Question 5: What does VDCB stand for, and in what order do you apply the four steps?
Expected answer direction: Variables, Domains, Constraints, Backtrack — applied in that sequential order for analysis. This should be instantaneous; if not, re-read this section.
🤔 Did you know? Research on expert programmers shows that the highest-performing developers spend proportionally more time on problem modeling and less time on actual coding than novice developers. The checklist above is a formalization of that expert behavior.
Practical Next Steps
With this foundation firmly in place, here is how to make the most of the three sub-topic lessons that follow:
Before opening each sub-topic lesson, take five minutes to apply the four-step approach and the VDCB checklist to that problem on your own. Write down your model before reading the lesson's solution. Comparing your model to the lesson's model is where the deepest learning occurs.
After implementing each solution, go back to the generic backtracking template and explicitly identify which lines of your solution correspond to which lines of the template. This reinforces the framework rather than treating each solution as a standalone artifact.
After completing all three sub-topic lessons, return to this checklist and attempt one additional CSP problem of your choice — Combination Sum, Permutations, or Letter Combinations of a Phone Number are excellent candidates. Apply the full checklist independently. That exercise will confirm that you have internalized a transferable framework, not just memorized three specific solutions.

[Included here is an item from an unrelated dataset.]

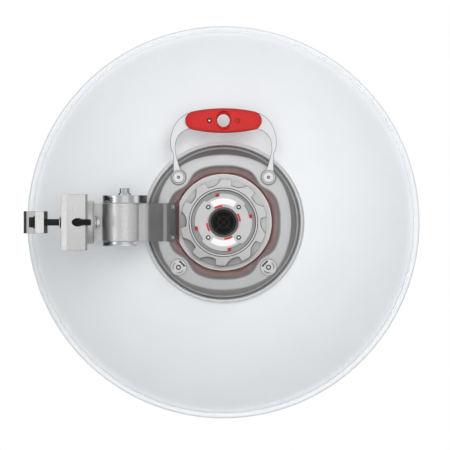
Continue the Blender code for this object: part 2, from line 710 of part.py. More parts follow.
def make_grip():
    """The grip's two halves either side of the bail, and the screw that joins them."""
    near = BAIL_NEAR - GAP
    far = BAIL_FAR + GAP
    halves = []
    for name, seat, face in (("grip_outer", near, GRIP_NEAR_Y), ("grip_inner", far, GRIP_FAR_Y)):
        back = 1.0 if seat > face else -1.0
        rows = [grip_hole_row(seat), grip_row(1.0, seat), grip_row(1.0, face + 5.0 * back)]
        rows += [grip_row(0.93, face + 1.5 * back), grip_row(0.8, face), grip_hole_row(face)]
        halves.append(loft(name, rows, "red_plastic", "dish", closed=True))
    outer, inner = halves
    spot = (DISH_X + GRIP_SCREW_X, GRIP_Z)
    combine(outer, cylinders("grip_hole", [spot], 2.2, 10, 50, "Y", "dish", 12), "DIFFERENCE")
    combine(inner, cylinders("grip_thread", [spot], 2.2, 25, 38, "Y", "dish", 12), "DIFFERENCE")
    seat = GRIP_NEAR_Y - GAP
    screw = [(1.8, 37.0), (1.8, seat), (3.4, seat), (3.4, seat - 1.3), (2.6, seat - 1.9)]
    turned("grip_screw", screw, "steel", "dish", spot, "Y", 16)


clear_scene()
MATERIALS = make_materials()
PIVOTS = make_bodies()

make_clamp_block()
make_elevation_bolt()
make_outer_jaw()
make_jaw_bolt("near", -ROD_Y)
make_jaw_bolt("far", ROD_Y)

make_elbow()
make_azimuth_caps()

through_holes = cylinders(
    "through_holes", BOLT_CENTRES.values(), BOLT_HOLE_RADIUS, 20, 90, "Y", "dish"
)
dish_arm = make_arm()
make_reflector(through_holes)
back_pan = make_pan(through_holes)
make_arm_screws(dish_arm, back_pan)
make_trim_ring()
front_seat = make_front_ring(through_holes)
make_through_bolts(front_seat)

make_gasket()
flange_level = make_port_base()
make_lock_collar(flange_level)
make_port_plate()
make_plug_and_feed()

make_bail()
make_grip()
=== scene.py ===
import math

import bmesh
import bpy
import numpy as np
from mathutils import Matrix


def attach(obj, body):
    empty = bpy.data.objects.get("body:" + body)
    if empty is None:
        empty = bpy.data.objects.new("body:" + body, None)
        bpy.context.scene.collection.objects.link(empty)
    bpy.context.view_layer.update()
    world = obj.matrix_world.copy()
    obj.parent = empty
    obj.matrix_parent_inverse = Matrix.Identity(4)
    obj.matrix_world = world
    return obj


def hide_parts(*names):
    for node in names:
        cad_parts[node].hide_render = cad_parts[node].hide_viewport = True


# Looks of a parabolic dish antenna on a mast clamp, seen from behind when looking along +Y.
# Lengths are in millimetres until skin() makes metres. Levels are along Y, away from the camera.

METRES_PER_MM = 0.001
MM_PER_PIXEL = 1.4796
PICTURE_PIXELS = 450
FLOOR_TOP_Z = -600.0
FLOOR_REACH = 3000.0
LIGHT_AIM = (0.22, 0.1, 0.0)  # in metres

# The dish, whose axis runs along Y
DISH_X = 225.4
DISH_CENTRE = (DISH_X, 0.0)
VERTEX_Y = 45.0
FOCAL_LENGTH = 145.0
SHELL = 2.4
RIM_BEAD_RADIUS = 286.5
RIM_BEAD_SIZE = 3.5
BOLT_OFFSET = 66.6
BOLT_RADIUS = 3.0
BOLT_END_Y = 77.3
SIDES = (("left", -1), ("right", 1))
ROUND_POINTS = 288  # round the large rings

# The pan
PLATEAU_Y = 32.0
PLATEAU_RADIUS = 98.0
PLATEAU_BULGE = 4.6
FLOOR_Y = 48.2
FLOOR_RADIUS = 72.2
RECESS_WAVES = (83.54, 2.21, -2.29, 0.85, -0.35)

# The port
FLANGE_RADIUS = 71.6
FLANGE_FLAT = 65.8
FLANGE_Y = 40.0
NECK_RADIUS = 50.4
WELL_RADIUS = 47.2
WELL_Y = 36.0
COLLAR_RADIUS = 64.4
COLLAR_TOP_Y = 31.5
COLLAR_LOW_Y = 39.7
POCKETS = 10
PLATE_RADIUS = 42.6
NOTCH_RADIUS = 39.0
PLATE_Y = 32.5
PORT_SCREW_OFFSET = 22.5
PLUG_RADIUS = 18.4

# The handle
GRIP_Z = 150.5
GRIP_HALF_LENGTH = 56.65
GRIP_HALF_HEIGHT = 18.4
GRIP_END_RADIUS = 14.0
GRIP_HOLE_RADIUS = 9.1
GRIP_SCREW_X = 21.0
GRIP_NEAR_Y = 17.0
GRIP_FAR_Y = 41.0
BAIL_NEAR = 27.6
BAIL_FAR = 31.6
EYE_RADIUS = 11.7

# The clamp, the elbow, the hub and the arm
BLOCK_HALF_HEIGHT = 41.8
JAW_HALF_HEIGHT = 16.5
JAW_SEAT_X = -53.5
ROD_Y = 44.0
RODS = [(-ROD_Y, 0.0), (ROD_Y, 0.0)]
ROD_RADIUS = 4.9
ROD_HOLE_RADIUS = 6.2
ROD_END_X = 29.4
BLOCK_FACE_X = 24.0
DISC_RADIUS = 32.0
DISC_END_X = 34.4
ELBOW_HALF_HEIGHT = 28.0
HUB_X = 79.0
HUB_Y = 10.0
SHELL_OUTER_RADIUS = 33.0
SHELL_INNER_RADIUS = 27.5
HUB_RADIUS = 27.0
FLANGE_FOOT = (141.2, 26.0)
FLANGE_TIP = (155.0, 42.1)
ARM_SCREW_X = 149.4
ARM_SCREW_Z = 22.6
BARREL_START = 50.0  # degrees round the hub, from +X towards +Y
BARREL_END = 292.0
PIVOT_BORE = 5.4
CAP_TOP_Z = 40.0
CAP_BOTTOM_Z = -35.5
CAP_CUT_X = 96.5
DARK_ARM_X = 114.4

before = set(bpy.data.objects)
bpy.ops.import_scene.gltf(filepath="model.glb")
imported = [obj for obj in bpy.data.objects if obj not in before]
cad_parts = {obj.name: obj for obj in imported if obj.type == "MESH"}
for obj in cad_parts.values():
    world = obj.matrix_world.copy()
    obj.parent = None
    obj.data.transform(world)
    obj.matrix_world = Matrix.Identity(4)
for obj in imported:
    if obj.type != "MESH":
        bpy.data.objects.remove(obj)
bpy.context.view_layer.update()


# Points and outlines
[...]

💡 Real-World Example: The same backtracking framework you are building here is used in compiler register allocation, where the variables are program values, the domains are machine registers, and the constraints encode which values are live simultaneously. Every time a compiler successfully generates machine code for a complex function, it is running a specialized version of exactly the template you studied in this lesson.
You are ready. The three specialized problems ahead are waiting, and you now have the lens to see all three as variations of a single, elegant idea. Trust the framework, apply the checklist, and the solutions will follow.